— COLLECTED DATA —
########

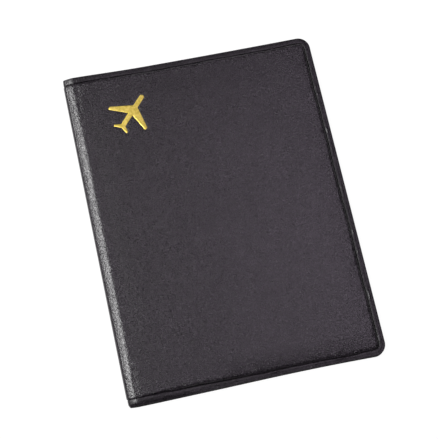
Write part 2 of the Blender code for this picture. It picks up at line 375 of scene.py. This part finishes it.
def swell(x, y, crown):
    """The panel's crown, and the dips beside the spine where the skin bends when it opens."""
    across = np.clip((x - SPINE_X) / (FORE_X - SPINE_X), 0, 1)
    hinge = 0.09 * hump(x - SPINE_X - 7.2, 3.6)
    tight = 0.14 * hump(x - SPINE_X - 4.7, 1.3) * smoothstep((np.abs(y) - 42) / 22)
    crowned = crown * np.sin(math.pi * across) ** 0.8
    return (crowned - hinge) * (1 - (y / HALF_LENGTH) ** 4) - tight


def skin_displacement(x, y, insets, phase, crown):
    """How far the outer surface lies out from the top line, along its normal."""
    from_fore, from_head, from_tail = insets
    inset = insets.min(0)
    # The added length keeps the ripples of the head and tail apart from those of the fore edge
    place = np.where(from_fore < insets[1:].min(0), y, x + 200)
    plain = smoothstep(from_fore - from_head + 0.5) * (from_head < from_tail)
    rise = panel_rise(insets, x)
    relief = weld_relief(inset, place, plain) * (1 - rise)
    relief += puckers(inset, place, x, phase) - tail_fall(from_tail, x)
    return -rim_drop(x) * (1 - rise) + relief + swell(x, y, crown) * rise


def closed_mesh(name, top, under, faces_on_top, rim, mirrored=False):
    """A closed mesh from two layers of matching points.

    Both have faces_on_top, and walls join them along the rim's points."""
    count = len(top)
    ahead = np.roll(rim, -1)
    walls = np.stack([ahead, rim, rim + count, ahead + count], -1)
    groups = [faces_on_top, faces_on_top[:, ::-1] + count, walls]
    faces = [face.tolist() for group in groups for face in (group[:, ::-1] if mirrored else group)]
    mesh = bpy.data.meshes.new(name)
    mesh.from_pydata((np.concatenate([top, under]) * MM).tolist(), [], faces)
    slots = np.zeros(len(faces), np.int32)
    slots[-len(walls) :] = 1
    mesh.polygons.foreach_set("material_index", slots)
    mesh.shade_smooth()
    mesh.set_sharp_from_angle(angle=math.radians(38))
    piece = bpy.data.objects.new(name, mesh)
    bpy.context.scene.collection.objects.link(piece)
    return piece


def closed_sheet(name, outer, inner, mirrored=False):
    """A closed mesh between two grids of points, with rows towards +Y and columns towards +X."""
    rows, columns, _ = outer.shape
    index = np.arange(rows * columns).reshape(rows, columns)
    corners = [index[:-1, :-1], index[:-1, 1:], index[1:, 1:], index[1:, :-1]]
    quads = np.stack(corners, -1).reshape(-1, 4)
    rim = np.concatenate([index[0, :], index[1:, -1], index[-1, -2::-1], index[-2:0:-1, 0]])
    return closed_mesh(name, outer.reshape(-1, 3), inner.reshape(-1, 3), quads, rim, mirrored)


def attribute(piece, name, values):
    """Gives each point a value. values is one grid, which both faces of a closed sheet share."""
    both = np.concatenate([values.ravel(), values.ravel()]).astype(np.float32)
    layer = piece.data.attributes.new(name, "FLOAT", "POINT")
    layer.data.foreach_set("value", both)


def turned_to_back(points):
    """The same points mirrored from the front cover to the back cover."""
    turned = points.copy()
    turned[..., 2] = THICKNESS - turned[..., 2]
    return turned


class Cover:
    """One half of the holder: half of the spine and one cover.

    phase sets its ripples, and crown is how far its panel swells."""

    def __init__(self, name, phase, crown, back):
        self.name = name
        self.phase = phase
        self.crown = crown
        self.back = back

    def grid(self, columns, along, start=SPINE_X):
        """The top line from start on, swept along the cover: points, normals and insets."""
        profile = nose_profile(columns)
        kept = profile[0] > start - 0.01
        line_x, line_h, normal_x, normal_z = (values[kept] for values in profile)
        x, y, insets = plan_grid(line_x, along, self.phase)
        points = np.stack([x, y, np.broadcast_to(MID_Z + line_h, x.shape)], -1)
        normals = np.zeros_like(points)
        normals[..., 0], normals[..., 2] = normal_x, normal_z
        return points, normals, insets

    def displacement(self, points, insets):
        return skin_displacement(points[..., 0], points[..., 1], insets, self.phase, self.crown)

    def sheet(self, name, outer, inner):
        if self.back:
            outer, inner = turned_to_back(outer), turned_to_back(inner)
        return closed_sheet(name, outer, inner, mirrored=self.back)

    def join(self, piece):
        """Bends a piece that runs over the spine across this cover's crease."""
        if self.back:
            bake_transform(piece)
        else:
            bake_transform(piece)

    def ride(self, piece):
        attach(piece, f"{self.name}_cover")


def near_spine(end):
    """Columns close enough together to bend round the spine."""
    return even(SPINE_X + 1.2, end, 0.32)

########

— WHAT IS NEEDED —
Scan the listing above. Gather each line that contains the word "this".

— THE REPLY —
Write part 2 of the Blender code for this picture. It picks up at line 375 of scene.py. This part finishes it.
        """Bends a piece that runs over the spine across this cover's crease."""